Una potenza “a sé stante”?
Modi in questi anni ha reagito a chi gli chiedeva conto di queste contraddizioni invitando a guardare all’India come a una potenza nucleare, economica e sociale “a sé stante”. Ma questo è anche uno dei motivi di sottovalutazione o di “prudenza” diplomatica che ispira sia Russia e Cina che USA, nel trattare l’India come una potenza di secondo livello. Paradossalmente i migliori rapporti l’India continua a mantenerli con l’UE e la Gran Bretagna, gli acerrimi nemici ex colonizzatori, che mantengono nei suoi confronti un rispetto dovuto ai numeri sia della popolazione che economici, considerando gli alti livelli di interscambio importazione/esportazione e la forte presenza di comunità indiane in Europa.
L’inevitabile confronto con la Cina
Nonostante il sorpasso demografico, l’India rimane lontana dalla Cina in termini economici: il suo PIL pro-capite è un quinto di quello cinese. Inoltre, il Paese ha perso il ruolo di leader del Terzo Mondo, storicamente associato all’ideologia terzomondista di Nehru, sostituito da un nazionalismo indù che limita le ambizioni internazionali. L’interlocuzione indiana ha cercato altre vie: alla COP26 di Glasgow nel 2021, da esempio, Modi ha difeso il diritto dell’India e di altri Paesi in via di sviluppo a una transizione energetica “giusta”, sottolineando la necessità di bilanciare crescita economica e sostenibilità. Questa visione potrebbe rafforzare il ruolo dell’India nel guidare i Paesi emergenti verso politiche climatiche più inclusive. Glasgow 2021 è stato forse il momento di massimo spicco per la politica di potenza della “Nuova” India.

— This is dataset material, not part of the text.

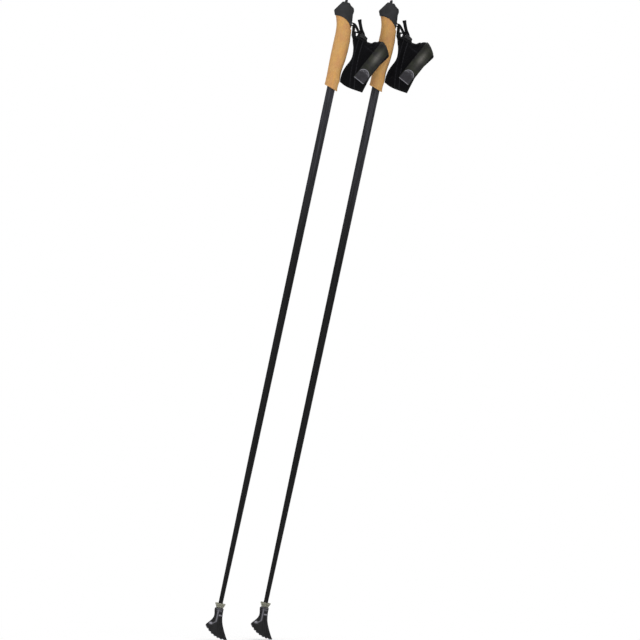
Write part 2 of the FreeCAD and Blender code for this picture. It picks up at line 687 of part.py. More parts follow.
def rubber_paw():
    """Rubber foot with a rocker sole and cross treads, pushed on the ferrule."""
    sections = [level_ellipse("paw_top_front", "paw_top_rear", "paw_top_rear", "paw_top_z")]
    for name in ("waist", "ankle", "heel", "ball", "floor"):
        sections.append(level_ellipse(f"paw_{name}_front", f"paw_{name}_rear", f"paw_{name}_depth", f"paw_{name}_z"))
    form = common(loft(sections), rod("rocker_x", "rocker_z", "rocker_radius", "tool_reach"))
    toe_room = box("toe_x", "toe_x + tool_reach", "tool_reach", "paw_floor_z - tool_reach", "paw_heel_z")
    bore = post("ferrule_radius + paw_fit", "ferrule_foot_z - paw_fit", "flange_foot_z")
    tip_room = post("tip_radius + tip_hole_gap", "washer_z", "ferrule_foot_z")
    washer_room = post("washer_radius", "washer_z", "washer_z + washer_thickness")
    treads = []
    for number in range(TREAD_COUNT):
        angle = f"(tread_first + {number} * tread_pitch)"
        treads.append(rod(f"rocker_x + rocker_radius * sin{angle}", f"rocker_z - rocker_radius * cos{angle}",
                          "tread_radius", "tool_reach"))
    return cut(form, fuse(toe_room, bore, tip_room, washer_room, *treads))


def paw_washer():
    """Steel disc moulded in the paw, under the tip."""
    return turned("paw_washer", [
        ("0", "washer_z"),
        ("washer_radius", "washer_z"),
        ("washer_radius", "washer_z + washer_thickness"),
        ("0", "washer_z + washer_thickness"),
    ])


# ---- the pair -------------------------------------------------------------------------

POLE_PIECES = (shaft, shaft_plug, tip_ferrule, tip_collar, carbide_tip, rubber_paw, paw_washer)
GRIP_PIECES = (
    grip_core, cork_grip, grip_head, strap_pin, strap_wedge, strap_anchor,
    strap_loop, strap_keeper, strap_buckle, strap_tail,
    glove_shell, glove_lining, wrist_band, loop_patch, hook_patch, closure_flap, closure_tab,
)

TOE_Z = "(rocker_z - sqrt(rocker_radius^2 - (toe_x - rocker_x)^2))"
LIFT = f"toe_x * sin(lean_angle) - {TOE_Z} * cos(lean_angle)"

nodes = []
for pole, side in POLES.items():
    shift_x = f"pair_shift_x + ({side} + 0.5) * pair_gap_x"
    shift_y = f"({side}) * pair_gap_y"
    for build_pieces, height in ((POLE_PIECES, "0"), (GRIP_PIECES, "grip_z")):
        for build_piece in build_pieces:
            piece = build_piece()
            piece.Label = f"{build_piece.__name__}_{pole}"
            across = f"{shift_x} + {height} * sin(lean_angle)"
            up = f"{LIFT} + {height} * cos(lean_angle)"
            locate(piece, across, shift_y, up, "0; 1; 0", "lean_angle")
            nodes.append(piece)

doc.recompute()

for thing in doc.Objects:
    for state in ("Invalid", "Error"):
        if state in thing.State:
            raise RuntimeError(f"{thing.Label} is {state}")

os.makedirs("parts", exist_ok=True)
for node in nodes:
    if node.Shape.isNull() or not node.Shape.isValid():
        raise RuntimeError(f"{node.Label} has no valid shape")
for node in nodes:
    node.Shape.exportStep(f"parts/{node.Label}.step")
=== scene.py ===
"""Dresses a pair of walking poles: carbon shafts, cork grips, strap gloves and rubber paws.

Lengths in this script are millimetres in a pole's own directions: z runs up along the shaft,
x points to the glove side and y across the pole. Grip, strap and glove are measured up from the
grip's foot, and the paw and collar from the foot of the pole. Angles are in radians unless a
name says degrees.
"""

import json
import math

import bmesh
import bpy
import numpy as np
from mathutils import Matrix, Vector


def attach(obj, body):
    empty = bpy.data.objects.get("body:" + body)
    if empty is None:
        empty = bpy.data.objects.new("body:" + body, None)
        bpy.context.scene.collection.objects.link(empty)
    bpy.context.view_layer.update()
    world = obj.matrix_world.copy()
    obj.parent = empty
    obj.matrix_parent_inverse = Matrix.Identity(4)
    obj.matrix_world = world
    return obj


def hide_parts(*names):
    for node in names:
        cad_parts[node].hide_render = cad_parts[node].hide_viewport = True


bl_info = {
    "name": "Walking pole pair",
    "version": (1, 0, 0),
    "blender": (4, 5, 0),
    "location": "3D View > Sidebar > Poles",
    "description": "Builds the visible surfaces and materials of a pair of walking poles",
    "category": "Object",
}

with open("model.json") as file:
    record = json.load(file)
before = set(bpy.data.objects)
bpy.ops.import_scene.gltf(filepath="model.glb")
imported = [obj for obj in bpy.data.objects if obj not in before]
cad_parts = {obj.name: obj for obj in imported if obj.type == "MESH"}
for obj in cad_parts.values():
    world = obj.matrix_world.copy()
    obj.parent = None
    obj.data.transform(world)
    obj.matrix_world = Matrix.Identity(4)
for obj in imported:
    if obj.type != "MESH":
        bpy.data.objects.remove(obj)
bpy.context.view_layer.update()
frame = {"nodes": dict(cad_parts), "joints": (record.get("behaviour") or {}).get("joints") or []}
JOINTS = {joint["name"]: joint for joint in frame["joints"]}

MM = 0.001
POLES = ("a", "b")

# strap pin in the grip, the play round it, and the grip's foot above the pole's foot
PIN_X, PIN_Z = 9.4, 125.2
PIN_RADIUS, PIN_PLAY = 1.5, 0.25
GRIP_Z = 1040.0

# radius of the cork's bore, and the bells along its height that make it fuller or slimmer on the
# glove side: how much, at which height and how wide
CORK_BORE = 9.35
CORK_BELLS = ((2.8, 19, 13), (0.9, 114, 6), (-0.9, 74, 16))
CORK_FRONT = 1.0

# sleeve of the glove: x, top, bottom and half depth
SLEEVE = (
    (10.0, 111.4, 18.0, 13.0),
    (25.0, 106.6, 11.4, 15.6),
    (40.0, 102.6, 8.2, 17.2),
    (56.0, 100.2, 6.4, 18.0),
    (73.0, 105.2, 5.0, 18.0),
    (84.0, 96.4, 5.0, 17.2),
    (93.0, 81.0, 5.0, 16.4),
)
SHELL_THICKNESS = 2.4
LINING_THICKNESS = 1.2
LAYER_GAP = 0.05

# edges of the glove: height and x
MOUTH_EDGE = ((-20.0, 14.4), (16.0, 14.2), (30.0, 14.6), (48.5, 20.4), (59.0, 25.4), (70.0, 27.2),
              (80.0, 26.4), (93.0, 23.3), (111.0, 17.6), (125.0, 15.0))
CUFF_EDGE = ((-10.0, 54.0), (6.0, 56.4), (37.0, 64.6), (62.0, 77.0), (81.5, 91.2), (100.0, 92.0))

# wrist band: a point on its middle line, its direction and its size
BAND_X, BAND_Z = 46.6, 25.6
BAND_ANGLE = math.radians(63.2)
BAND_HALF_WIDTH = 11.8
BAND_THICKNESS = 1.4
BAND_STOP = math.pi - 0.3

# places along the band's line: one inside the sleeve and one beyond each side of it, between
# which the sleeve's own edges are found in this many halvings
BAND_MIDDLE, BAND_BEYOND_TOP, BAND_BEYOND_BOTTOM = 35.0, 130.0, -60.0
HALVINGS = 40

# closure flap: its length, how far the band runs on under its upper end, its height above the
# glove, and the places of the patches and the tab on it
FLAP_LENGTH = 56.0
BAND_OVERLAP = 9.0
FLAP_FOOT = 2.1
PATCH_START, PATCH_LENGTH, PATCH_HALF_WIDTH, PATCH_THICKNESS = 3.0, 22.0, 9.0, 0.7
HOOK_FOOT = 1.35
TAB_LENGTH, TAB_HALF_WIDTH, TAB_THICKNESS = 25.0, 10.6, 1.6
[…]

Cinque anni per decidere il futuro
Modi ha davanti a sé anni decisivi per dimostrare che l’India può essere una potenza mondiale a tutti gli effetti. Per farlo il Paese dovrà uscire dal bozzolo ideologico autarchico che lo ha circondato e protetto in questi anni evitando che il nazionalismo diventi un freno anziché un acceleratore per le sue ambizioni. Il rischio è che una Nazione immensa con grandi potenzialità umane, sociali ed economiche possa perdere la partita della crescita e dello sviluppo, che cerca dal primo giorno della sua indipendenza, nel 1947.